Exercise brief
For this exercise, return only the lines from the line containing "Continue the build123d" through the line containing "return ribs", both ends included, exactly as they are.
- - - - - - -
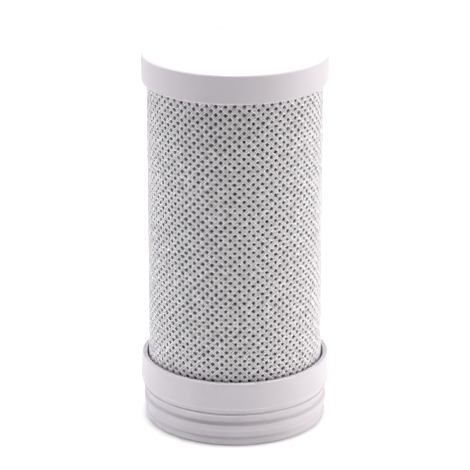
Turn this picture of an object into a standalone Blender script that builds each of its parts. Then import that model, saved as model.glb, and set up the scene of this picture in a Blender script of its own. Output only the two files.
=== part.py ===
"""Sealed carbon-block water filter cartridge for a caravan or motorhome.

Water enters through the perforated wrap, passes inwards through a hollow block of
bonded carbon and a fine inner wrap, and leaves down the core tube through the outlet
in the base. Two moulded caps are bonded over the ends with rings of hot-melt adhesive.

Units: dimensions below are millimetres; meshes are written in metres.
Frame: the origin is the centre of the base's rest ring, and +Z points up along the axis.
"""
import math

import bmesh
import bpy

MM = 0.001
MERGE_DISTANCE = 0.0001 * MM
GAP = 0.3
ROUND_SEGMENTS = 48
CORNER_STEPS = 2

# Driving dimensions
HEIGHT = 136.5
CAP_RADIUS = 33.0
COLLAR_RADIUS = 34.0
WRAP_RADIUS = 31.2
WALL = 1.4
WEB = 2.0

# Top cap
CAP_SIDE = 10.8
CAP_BOTTOM_Z = HEIGHT - CAP_SIDE
CAP_BORE = CAP_RADIUS - WALL
CAP_CEILING_Z = HEIGHT - WEB

# Bottom cap: a cup like the top cap, standing on a hollow base with rings around it
COLLAR_BOTTOM_Z = 14.0
COLLAR_TOP_Z = 23.9
COLLAR_TAPER = 0.2
CUP_BORE = 31.8
WEB_BOTTOM_Z = 13.6
CUP_FLOOR_Z = WEB_BOTTOM_Z + WEB
NECK_RADIUS = 32.7
NECK_BOTTOM_Z = 12.1
GROOVE_RADIUS = 32.0
UPPER_RING_RADIUS = 33.1
UPPER_RING_BOTTOM_Z = 11.4
LOWER_RING_RADIUS = 33.0
LOWER_RING_TOP_Z = 7.8
LOWER_RING_BOTTOM_Z = 5.7
FOOT_RADIUS = 32.4
FOOT_TOP_Z = 2.2
SKIRT_BORE = 29.4
SKIRT_DRAFT = 0.3
RING_DRAFT = 0.2

# Outlet in the base, with its gasket seat and stiffening ribs
OUTLET_RADIUS = 7.0
SEAT_RING_BORE = 13.8
SEAT_RING_RADIUS = 15.2
SEAT_RING_BOTTOM_Z = 9.8
RIB_COUNT = 8
RIB_WIDTH = 1.4
GASKET_BORE = 7.6
GASKET_THICKNESS = 3.2

# Core: a perforated tube located on a spigot at each end
SPIGOT_RADIUS = 8.6
SPIGOT_LENGTH = 6.0
TUBE_BORE = 9.0
TUBE_RADIUS = 10.6
TUBE_SEGMENTS = 24
TUBE_WINDOWS_AROUND = 6
TUBE_WINDOW_ROWS = 10
TUBE_LAND = 4.0

# Media and bonds
BOND_THICKNESS = 1.5
CORE_WRAP_BORE = TUBE_RADIUS + GAP
CORE_WRAP_RADIUS = 12.7
BLOCK_BORE = CORE_WRAP_RADIUS + GAP
WRAP_THICKNESS = 0.5
WRAP_BORE = WRAP_RADIUS - WRAP_THICKNESS
BLOCK_RADIUS = WRAP_BORE - GAP
SEAM_HEIGHT = 0.25
SEAM_HALF_WIDTH = 4.2

BOND_BOTTOM_Z = CUP_FLOOR_Z + GAP
MEDIA_BOTTOM_Z = BOND_BOTTOM_Z + BOND_THICKNESS + GAP
BOND_TOP_Z = CAP_CEILING_Z - GAP
MEDIA_TOP_Z = BOND_TOP_Z - BOND_THICKNESS - GAP

# Linear base colour, roughness
FINISHES = {
    "moulded_white": ((0.78, 0.76, 0.79), 0.42),
    "nonwoven_white": ((0.72, 0.70, 0.71), 0.85),
    "carbon": ((0.012, 0.012, 0.014), 0.90),
    "core_plastic": ((0.70, 0.70, 0.70), 0.50),
    "hot_melt": ((0.62, 0.55, 0.40), 0.45),
    "gasket_rubber": ((0.02, 0.02, 0.02), 0.65),
}


def remove_scene_objects():
    for obj in list(bpy.data.objects):
        bpy.data.objects.remove(obj, do_unlink=True)


def finish_material(finish):
    material = bpy.data.materials.get(finish)
    if material is None:
        colour, roughness = FINISHES[finish]
        material = bpy.data.materials.new(finish)
        material.use_nodes = True
        shader = material.node_tree.nodes["Principled BSDF"]
        shader.inputs["Base Color"].default_value = (*colour, 1.0)
        shader.inputs["Roughness"].default_value = roughness
        shader.inputs["Metallic"].default_value = 0.0
    return material


def rounded_corner(before, corner, after, radius):
    """Points of an arc of the given radius that rounds one corner of an outline."""
    to_before = (before[0] - corner[0], before[1] - corner[1])
    to_after = (after[0] - corner[0], after[1] - corner[1])
    length_before = math.hypot(*to_before)
    length_after = math.hypot(*to_after)
    unit_before = (to_before[0] / length_before, to_before[1] / length_before)
    unit_after = (to_after[0] / length_after, to_after[1] / length_after)
    cosine = unit_before[0] * unit_after[0] + unit_before[1] * unit_after[1]
    half_angle = 0.5 * math.acos(max(-1.0, min(1.0, cosine)))
    setback = radius / math.tan(half_angle)
    middle = (unit_before[0] + unit_after[0], unit_before[1] + unit_after[1])
    middle_length = math.hypot(*middle)
    reach = radius / math.sin(half_angle)
    centre = (corner[0] + middle[0] / middle_length * reach,
              corner[1] + middle[1] / middle_length * reach)
    start = (corner[0] + unit_before[0] * setback, corner[1] + unit_before[1] * setback)
    end = (corner[0] + unit_after[0] * setback, corner[1] + unit_after[1] * setback)
    start_angle = math.atan2(start[1] - centre[1], start[0] - centre[0])
    end_angle = math.atan2(end[1] - centre[1], end[0] - centre[0])
    sweep = (end_angle - start_angle + math.pi) % (2.0 * math.pi) - math.pi
    points = []
    for step in range(CORNER_STEPS + 1):
        angle = start_angle + sweep * step / CORNER_STEPS
        points.append((centre[0] + radius * math.cos(angle),
                       centre[1] + radius * math.sin(angle)))
    return points


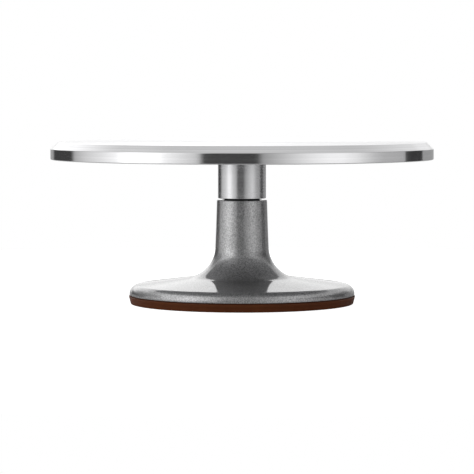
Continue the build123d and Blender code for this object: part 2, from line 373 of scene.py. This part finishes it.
def pedestal_ribs():
    """Webs under the dish, rooted in the bearing boss and ending just inside the foot ring."""
    boss_r, boss_z = CASTING_BOSS
    inner_r = boss_r - RIB_ROOT
    outer_r = RING_IN_R - RIB_END_GAP
    side = [
        (inner_r, boss_z + RIB_ROOT),
        (inner_r + RIB_SLOPE, RIB_LOW_Z, RIB_ROUND),
        (outer_r, RIB_LOW_Z, RIB_ROUND),
        (outer_r, dish_z(outer_r) - DISH_WALL / 2),
        (inner_r, dish_z(inner_r) - DISH_WALL / 2),
    ]
    points = rounded(side, closed=True)
    ribs = []
    for place in around(RIB_COUNT, 0, math.pi / RIB_COUNT):
        mesh = bmesh.new()
        near, far = [[mesh.verts.new((r, y, z)) for r, z in points] for y in (-RIB / 2, RIB / 2)]
        mesh.faces.new(near)
        mesh.faces.new(reversed(far))
        for k in range(len(points)):
            mesh.faces.new((near[k], near[k - 1], far[k - 1], far[k]))
        bmesh.ops.recalc_face_normals(mesh, faces=mesh.faces)
        mesh.transform(place)
        ribs.append(piece("rib", mesh))
    return ribs


def foot_ring():
    low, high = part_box("foot_ring")
    skirt_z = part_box("pedestal")[0].z
    outline = [(RING_IN_R, low.z, RING_ROUND)]
    for radius in TREAD_RADII:
        half = TREAD_WIDTH / 2
        for side, z in ((-half, low.z), (-half, TREAD_DEPTH), (half, TREAD_DEPTH), (half, low.z)):
            outline.append((radius + side, z))
    outline += [
        (RING_LOW_R, low.z, RING_ROUND),
        (*RING_LIP, RING_ROUND),
        (SHADOW_GAP_R, RING_LIP[1]),
        (SHADOW_GAP_R, skirt_z),
        (UPSTAND_R, skirt_z),
        (UPSTAND_R, high.z, RING_ROUND),
        (RING_IN_R, high.z, RING_ROUND),
    ]
    return lathe("rubber_foot_ring", outline)


def dust_ring():
    low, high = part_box("dust_ring")
    outline = [
        (DUST_BORE_R, low.z),
        (DUST_GRIP_R, low.z, DUST_ROUND),
        (DUST_GRIP_R, high.z - DUST_LIP, DUST_ROUND),
        (DUST_R, high.z - DUST_LIP, DUST_ROUND),
        (DUST_R, high.z, DUST_ROUND),
        (DUST_BORE_R, high.z),
    ]
    return lathe("neck_dust_ring", outline)


# Materials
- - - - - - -
Exercise response
Continue the build123d and Blender code for this object: part 2, from line 373 of scene.py. This part finishes it.
def pedestal_ribs():
    """Webs under the dish, rooted in the bearing boss and ending just inside the foot ring."""
    boss_r, boss_z = CASTING_BOSS
    inner_r = boss_r - RIB_ROOT
    outer_r = RING_IN_R - RIB_END_GAP
    side = [
        (inner_r, boss_z + RIB_ROOT),
        (inner_r + RIB_SLOPE, RIB_LOW_Z, RIB_ROUND),
        (outer_r, RIB_LOW_Z, RIB_ROUND),
        (outer_r, dish_z(outer_r) - DISH_WALL / 2),
        (inner_r, dish_z(inner_r) - DISH_WALL / 2),
    ]
    points = rounded(side, closed=True)
    ribs = []
    for place in around(RIB_COUNT, 0, math.pi / RIB_COUNT):
        mesh = bmesh.new()
        near, far = [[mesh.verts.new((r, y, z)) for r, z in points] for y in (-RIB / 2, RIB / 2)]
        mesh.faces.new(near)
        mesh.faces.new(reversed(far))
        for k in range(len(points)):
            mesh.faces.new((near[k], near[k - 1], far[k - 1], far[k]))
        bmesh.ops.recalc_face_normals(mesh, faces=mesh.faces)
        mesh.transform(place)
        ribs.append(piece("rib", mesh))
    return ribs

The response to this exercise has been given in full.